Set down the material exactly as given, please, from its first line through the line that includes "OVER_TURN = END_TURN + WEB_THICK + GAP".

==============================

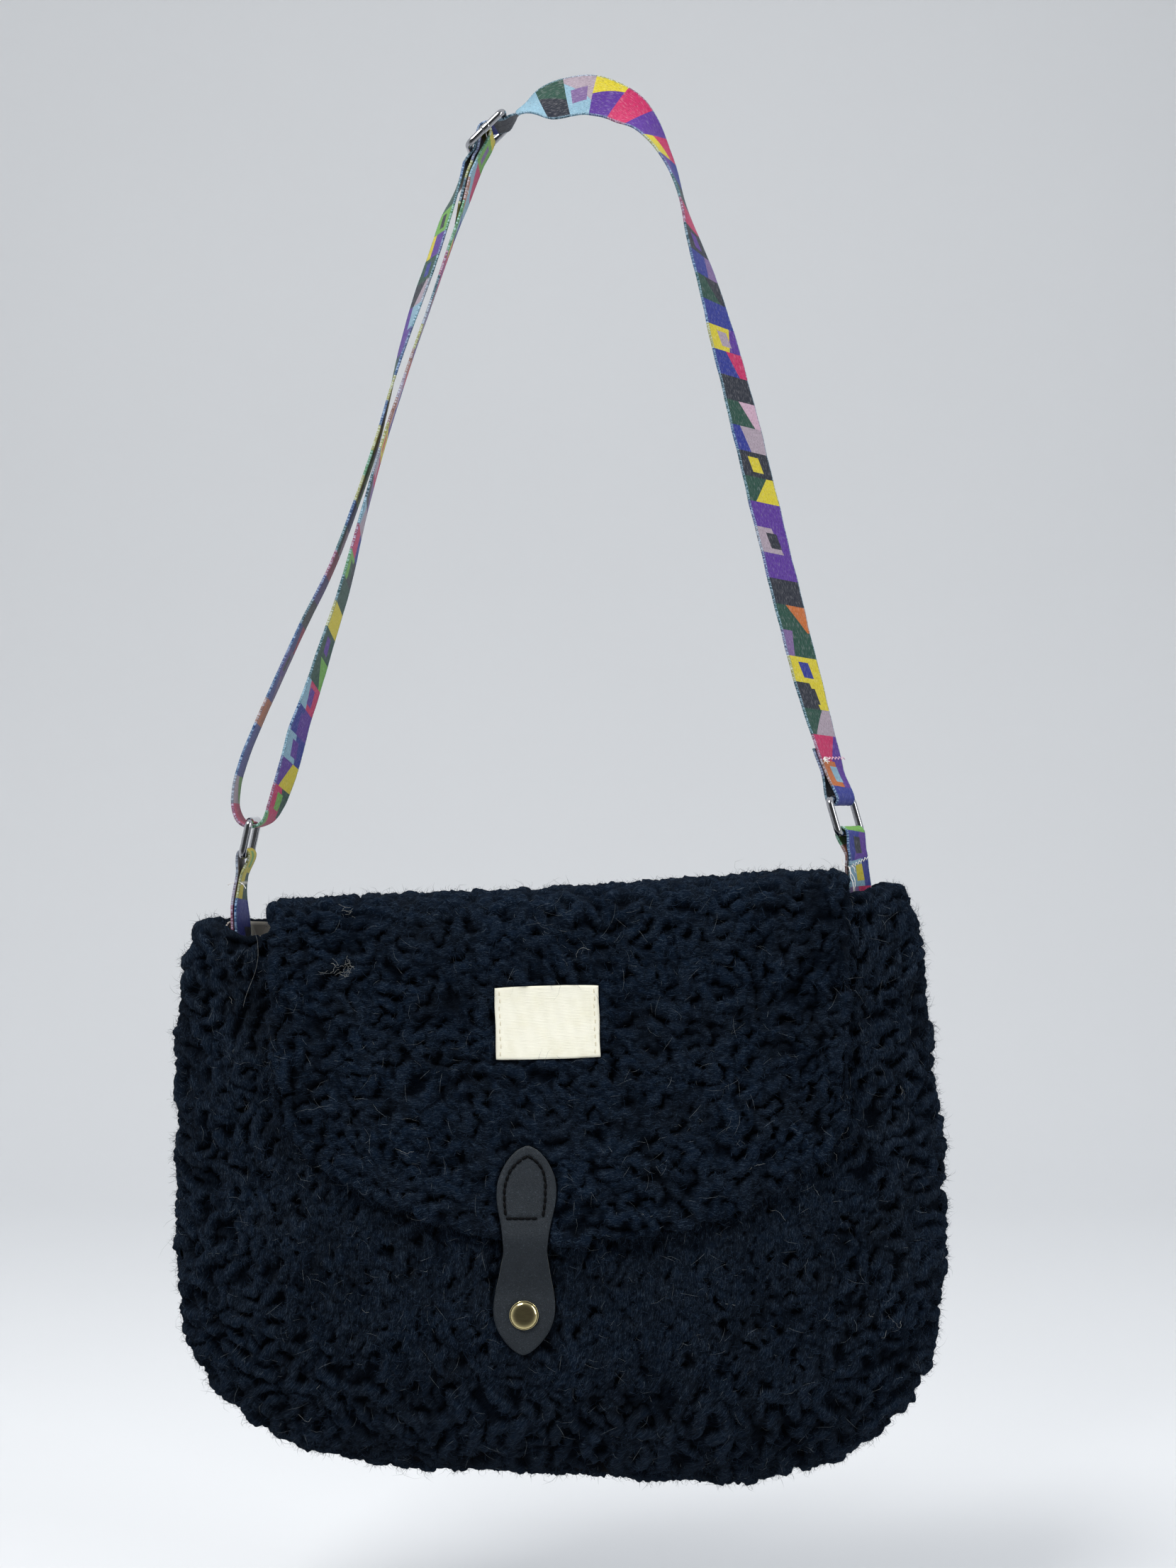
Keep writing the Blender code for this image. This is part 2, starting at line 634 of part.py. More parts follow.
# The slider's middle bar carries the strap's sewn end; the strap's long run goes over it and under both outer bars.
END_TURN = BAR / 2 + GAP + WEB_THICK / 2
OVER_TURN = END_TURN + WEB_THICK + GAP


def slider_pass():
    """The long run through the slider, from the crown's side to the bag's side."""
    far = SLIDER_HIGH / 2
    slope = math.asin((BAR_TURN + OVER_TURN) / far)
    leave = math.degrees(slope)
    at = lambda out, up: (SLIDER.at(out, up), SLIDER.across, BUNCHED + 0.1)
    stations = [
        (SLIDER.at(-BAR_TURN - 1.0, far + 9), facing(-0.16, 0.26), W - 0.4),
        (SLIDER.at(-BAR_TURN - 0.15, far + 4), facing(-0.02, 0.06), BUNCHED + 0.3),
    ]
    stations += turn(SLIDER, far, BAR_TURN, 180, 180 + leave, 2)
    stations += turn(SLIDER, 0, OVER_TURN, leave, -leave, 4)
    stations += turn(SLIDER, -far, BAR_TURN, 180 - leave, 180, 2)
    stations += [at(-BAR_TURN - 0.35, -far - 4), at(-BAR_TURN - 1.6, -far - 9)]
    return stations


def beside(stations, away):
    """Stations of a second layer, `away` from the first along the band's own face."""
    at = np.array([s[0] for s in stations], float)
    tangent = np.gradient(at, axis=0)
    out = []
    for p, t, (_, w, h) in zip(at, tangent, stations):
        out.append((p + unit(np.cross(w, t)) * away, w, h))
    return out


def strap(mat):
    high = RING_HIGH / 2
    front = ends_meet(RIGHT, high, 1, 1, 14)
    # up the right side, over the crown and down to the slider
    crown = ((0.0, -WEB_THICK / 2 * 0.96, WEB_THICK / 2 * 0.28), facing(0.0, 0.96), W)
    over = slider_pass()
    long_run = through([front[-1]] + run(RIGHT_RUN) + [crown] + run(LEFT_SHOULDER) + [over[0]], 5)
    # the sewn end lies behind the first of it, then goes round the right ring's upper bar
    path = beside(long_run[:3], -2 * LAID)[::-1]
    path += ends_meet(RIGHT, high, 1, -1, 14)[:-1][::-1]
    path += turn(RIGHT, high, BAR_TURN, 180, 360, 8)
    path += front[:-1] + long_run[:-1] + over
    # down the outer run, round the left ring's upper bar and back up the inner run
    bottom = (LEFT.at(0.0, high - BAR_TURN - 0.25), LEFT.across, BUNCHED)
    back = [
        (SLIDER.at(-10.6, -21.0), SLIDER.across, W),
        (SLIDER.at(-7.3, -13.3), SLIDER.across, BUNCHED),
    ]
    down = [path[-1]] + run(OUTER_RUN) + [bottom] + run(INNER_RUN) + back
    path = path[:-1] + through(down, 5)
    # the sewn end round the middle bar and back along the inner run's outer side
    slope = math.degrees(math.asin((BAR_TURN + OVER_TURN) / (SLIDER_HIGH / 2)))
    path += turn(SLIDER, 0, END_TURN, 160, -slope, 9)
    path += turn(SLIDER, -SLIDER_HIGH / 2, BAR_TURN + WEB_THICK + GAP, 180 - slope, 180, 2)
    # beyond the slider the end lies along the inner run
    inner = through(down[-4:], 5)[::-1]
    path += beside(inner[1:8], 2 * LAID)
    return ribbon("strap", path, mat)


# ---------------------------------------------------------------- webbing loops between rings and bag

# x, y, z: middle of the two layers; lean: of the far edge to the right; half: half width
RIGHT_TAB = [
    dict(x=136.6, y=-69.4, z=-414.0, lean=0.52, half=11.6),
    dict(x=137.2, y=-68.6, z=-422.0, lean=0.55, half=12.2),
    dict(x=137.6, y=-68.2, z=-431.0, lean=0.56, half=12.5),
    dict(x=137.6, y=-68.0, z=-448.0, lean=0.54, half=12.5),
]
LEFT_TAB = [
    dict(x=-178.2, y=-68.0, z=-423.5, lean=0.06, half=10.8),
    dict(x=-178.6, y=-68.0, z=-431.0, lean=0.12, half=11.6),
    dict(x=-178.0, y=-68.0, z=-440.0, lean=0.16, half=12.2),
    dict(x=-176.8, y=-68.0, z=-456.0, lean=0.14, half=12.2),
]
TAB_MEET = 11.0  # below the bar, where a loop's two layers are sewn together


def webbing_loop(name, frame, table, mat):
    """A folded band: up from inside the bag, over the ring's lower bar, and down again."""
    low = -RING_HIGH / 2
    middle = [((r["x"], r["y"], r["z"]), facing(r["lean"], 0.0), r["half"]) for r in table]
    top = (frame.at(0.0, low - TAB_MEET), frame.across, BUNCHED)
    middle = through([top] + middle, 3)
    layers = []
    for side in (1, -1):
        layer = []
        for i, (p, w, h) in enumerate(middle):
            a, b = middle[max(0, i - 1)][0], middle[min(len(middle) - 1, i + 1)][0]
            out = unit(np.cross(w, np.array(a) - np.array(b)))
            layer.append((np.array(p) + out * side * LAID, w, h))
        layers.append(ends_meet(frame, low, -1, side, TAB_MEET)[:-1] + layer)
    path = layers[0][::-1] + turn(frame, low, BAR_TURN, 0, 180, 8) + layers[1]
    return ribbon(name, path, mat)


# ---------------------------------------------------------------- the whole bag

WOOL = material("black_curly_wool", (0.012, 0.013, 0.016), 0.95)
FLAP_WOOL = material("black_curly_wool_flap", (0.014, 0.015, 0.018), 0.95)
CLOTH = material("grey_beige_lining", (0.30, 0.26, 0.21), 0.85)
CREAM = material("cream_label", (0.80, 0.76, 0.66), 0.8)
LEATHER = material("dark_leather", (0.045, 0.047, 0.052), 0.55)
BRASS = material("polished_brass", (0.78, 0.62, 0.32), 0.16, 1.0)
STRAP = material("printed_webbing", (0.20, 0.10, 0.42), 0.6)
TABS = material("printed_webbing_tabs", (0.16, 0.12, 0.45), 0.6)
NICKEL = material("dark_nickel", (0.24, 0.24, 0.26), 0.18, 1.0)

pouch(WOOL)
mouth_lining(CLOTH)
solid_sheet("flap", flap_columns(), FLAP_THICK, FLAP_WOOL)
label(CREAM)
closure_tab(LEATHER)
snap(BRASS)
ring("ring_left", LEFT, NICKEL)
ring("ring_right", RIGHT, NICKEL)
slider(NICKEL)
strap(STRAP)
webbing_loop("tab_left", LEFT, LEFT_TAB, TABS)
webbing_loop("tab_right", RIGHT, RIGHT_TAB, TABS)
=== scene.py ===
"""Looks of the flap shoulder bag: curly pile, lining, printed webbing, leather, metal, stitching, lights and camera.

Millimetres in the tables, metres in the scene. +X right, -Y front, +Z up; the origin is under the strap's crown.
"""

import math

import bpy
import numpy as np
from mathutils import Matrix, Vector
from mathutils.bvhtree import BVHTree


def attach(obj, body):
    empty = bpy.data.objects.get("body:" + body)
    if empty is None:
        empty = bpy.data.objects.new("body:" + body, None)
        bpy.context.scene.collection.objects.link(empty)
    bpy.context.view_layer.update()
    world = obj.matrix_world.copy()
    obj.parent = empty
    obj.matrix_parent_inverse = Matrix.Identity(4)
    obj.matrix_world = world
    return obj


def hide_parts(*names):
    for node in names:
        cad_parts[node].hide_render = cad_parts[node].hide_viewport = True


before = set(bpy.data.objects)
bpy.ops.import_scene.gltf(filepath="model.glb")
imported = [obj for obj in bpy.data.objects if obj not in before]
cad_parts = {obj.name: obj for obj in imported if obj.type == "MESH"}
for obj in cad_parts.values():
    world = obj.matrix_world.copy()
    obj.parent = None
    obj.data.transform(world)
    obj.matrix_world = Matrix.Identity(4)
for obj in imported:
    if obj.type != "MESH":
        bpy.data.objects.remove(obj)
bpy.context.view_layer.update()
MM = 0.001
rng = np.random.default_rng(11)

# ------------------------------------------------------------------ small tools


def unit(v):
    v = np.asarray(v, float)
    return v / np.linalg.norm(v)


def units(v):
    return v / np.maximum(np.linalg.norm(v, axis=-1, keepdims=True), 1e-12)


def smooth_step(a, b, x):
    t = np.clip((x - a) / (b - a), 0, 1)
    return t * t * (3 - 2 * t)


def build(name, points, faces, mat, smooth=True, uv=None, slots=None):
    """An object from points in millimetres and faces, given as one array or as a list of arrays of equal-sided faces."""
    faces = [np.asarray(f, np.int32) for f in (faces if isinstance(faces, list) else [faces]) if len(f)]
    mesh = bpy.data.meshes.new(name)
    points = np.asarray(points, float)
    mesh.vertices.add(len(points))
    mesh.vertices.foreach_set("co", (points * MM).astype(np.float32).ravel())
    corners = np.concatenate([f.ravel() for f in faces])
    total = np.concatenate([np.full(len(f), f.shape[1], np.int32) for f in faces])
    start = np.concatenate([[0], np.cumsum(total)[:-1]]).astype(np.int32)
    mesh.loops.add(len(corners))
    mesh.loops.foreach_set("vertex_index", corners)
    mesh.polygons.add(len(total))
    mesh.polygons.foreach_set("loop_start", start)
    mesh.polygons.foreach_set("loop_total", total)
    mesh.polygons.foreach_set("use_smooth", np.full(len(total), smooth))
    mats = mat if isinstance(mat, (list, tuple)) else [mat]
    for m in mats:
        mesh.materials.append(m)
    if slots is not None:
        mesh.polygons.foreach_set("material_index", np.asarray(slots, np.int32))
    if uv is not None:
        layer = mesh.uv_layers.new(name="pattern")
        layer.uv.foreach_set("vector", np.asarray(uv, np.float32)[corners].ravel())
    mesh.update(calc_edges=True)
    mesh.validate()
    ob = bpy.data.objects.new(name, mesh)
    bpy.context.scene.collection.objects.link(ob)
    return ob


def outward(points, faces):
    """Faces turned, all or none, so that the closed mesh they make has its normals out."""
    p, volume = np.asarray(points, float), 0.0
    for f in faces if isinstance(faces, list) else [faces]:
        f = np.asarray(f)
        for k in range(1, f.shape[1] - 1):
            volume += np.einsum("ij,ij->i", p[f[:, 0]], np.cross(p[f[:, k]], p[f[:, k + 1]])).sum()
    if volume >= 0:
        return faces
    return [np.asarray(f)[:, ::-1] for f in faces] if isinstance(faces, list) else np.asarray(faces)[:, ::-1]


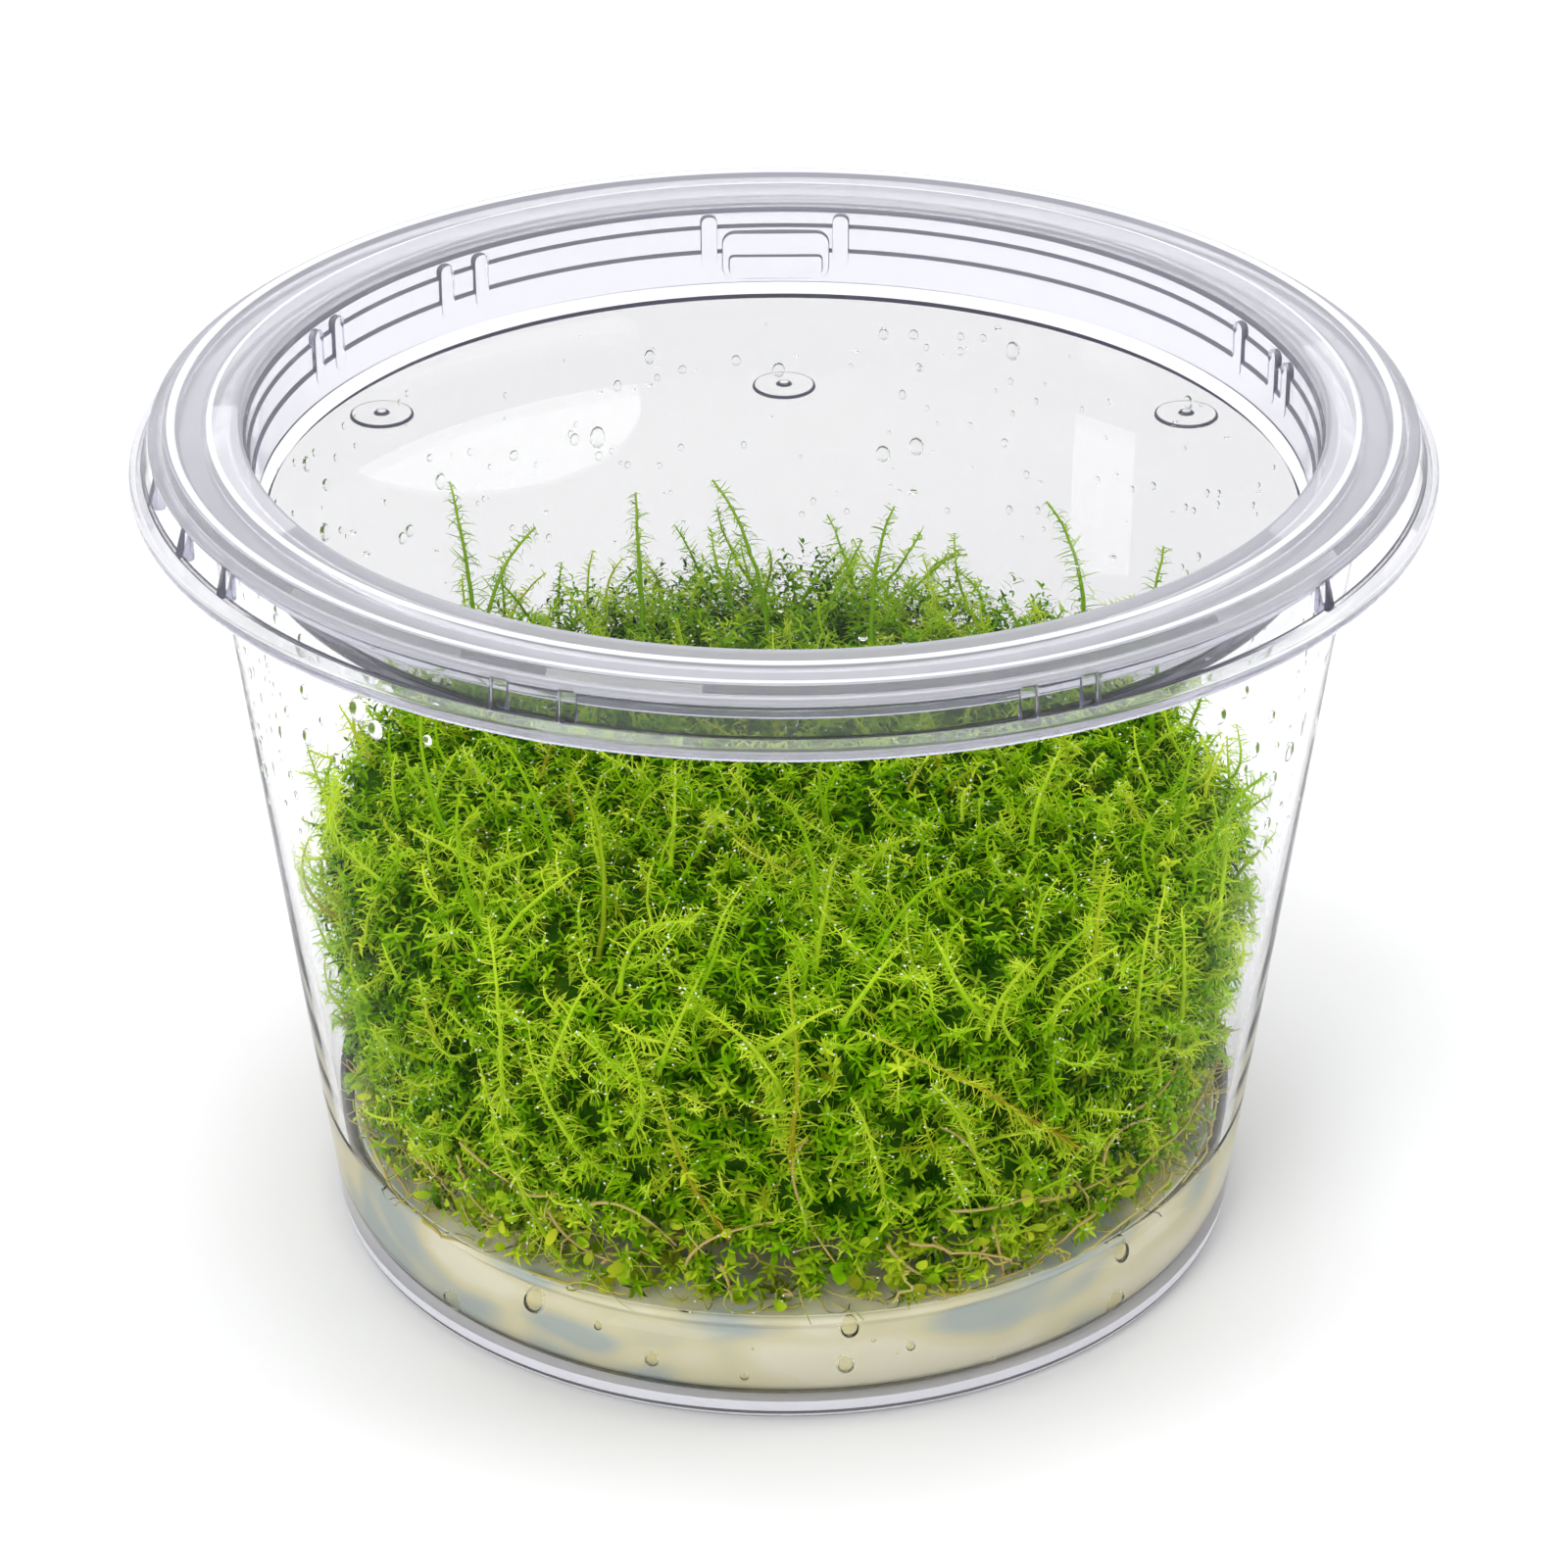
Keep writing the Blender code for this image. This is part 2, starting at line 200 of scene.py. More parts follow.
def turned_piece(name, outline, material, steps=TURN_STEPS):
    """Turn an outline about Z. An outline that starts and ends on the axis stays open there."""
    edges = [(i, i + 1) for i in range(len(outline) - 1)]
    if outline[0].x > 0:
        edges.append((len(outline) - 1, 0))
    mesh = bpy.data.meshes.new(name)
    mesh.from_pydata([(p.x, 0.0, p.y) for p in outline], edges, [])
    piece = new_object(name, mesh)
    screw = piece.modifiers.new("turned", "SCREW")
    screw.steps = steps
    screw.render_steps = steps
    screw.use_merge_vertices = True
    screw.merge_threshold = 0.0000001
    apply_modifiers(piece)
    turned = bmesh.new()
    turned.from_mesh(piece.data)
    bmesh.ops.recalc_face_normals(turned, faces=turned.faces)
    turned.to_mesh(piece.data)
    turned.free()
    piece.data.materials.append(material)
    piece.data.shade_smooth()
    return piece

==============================

_THE SOLUTION:_
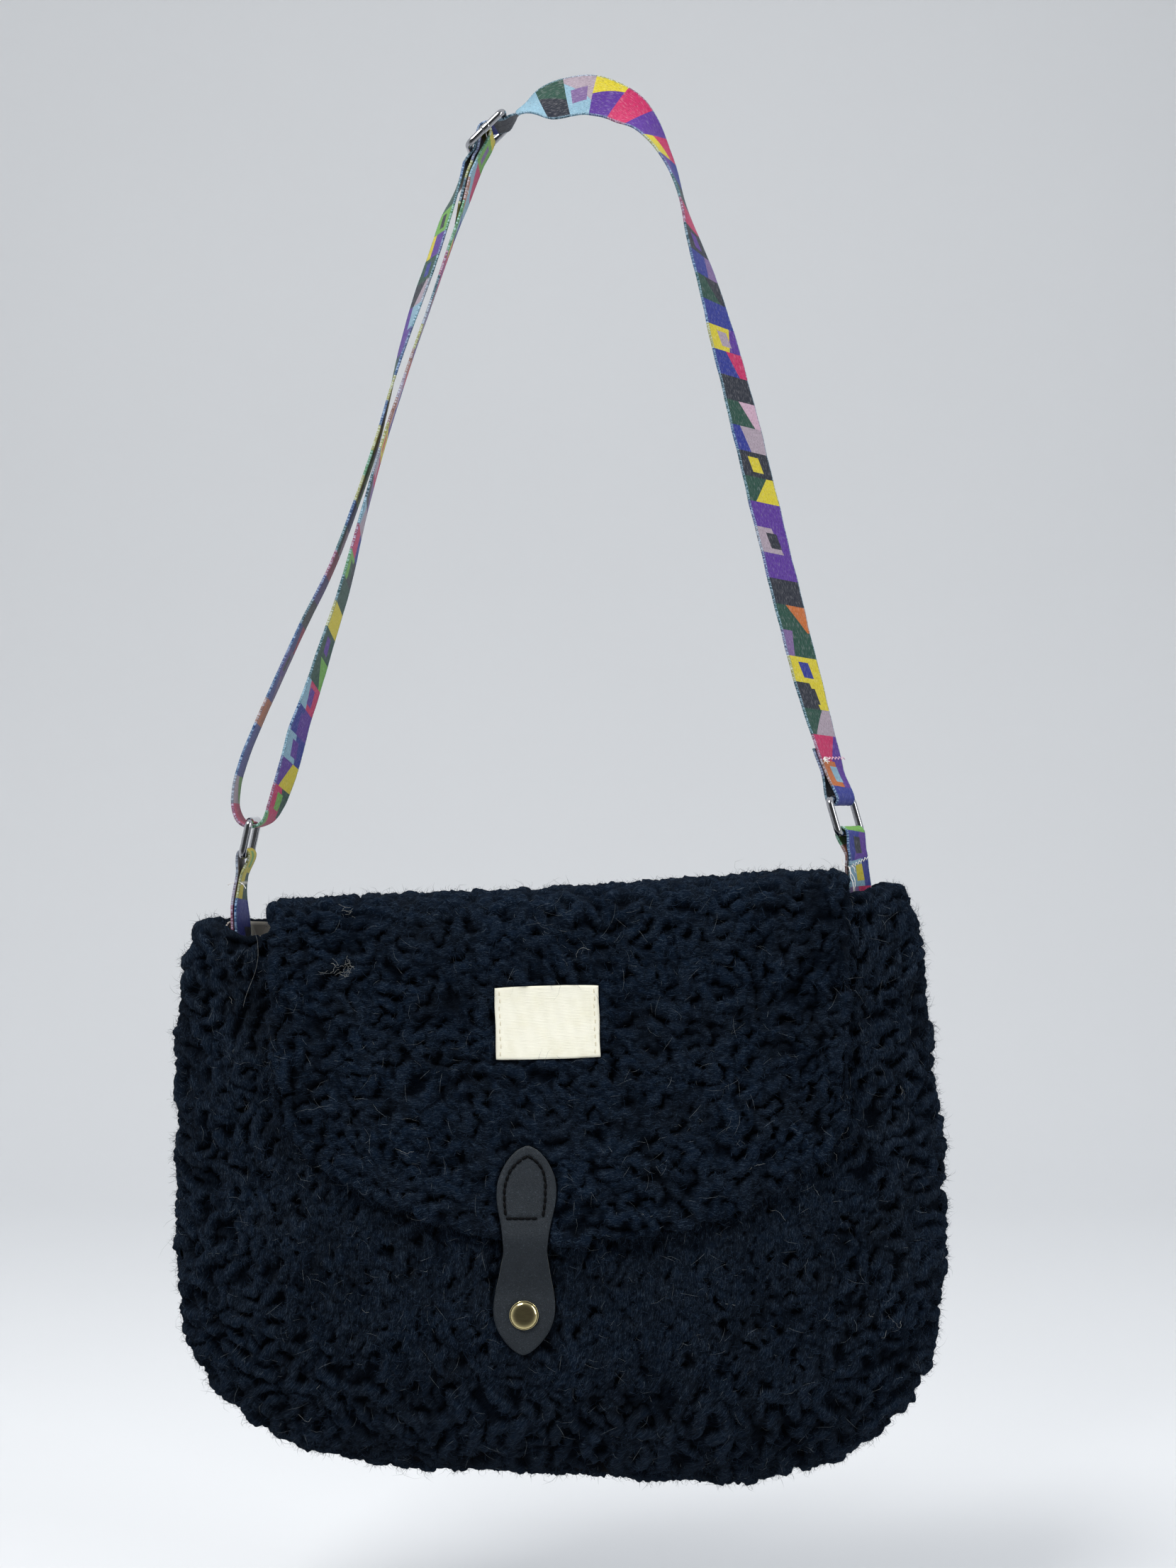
Keep writing the Blender code for this image. This is part 2, starting at line 634 of part.py. More parts follow.
# The slider's middle bar carries the strap's sewn end; the strap's long run goes over it and under both outer bars.
END_TURN = BAR / 2 + GAP + WEB_THICK / 2
OVER_TURN = END_TURN + WEB_THICK + GAP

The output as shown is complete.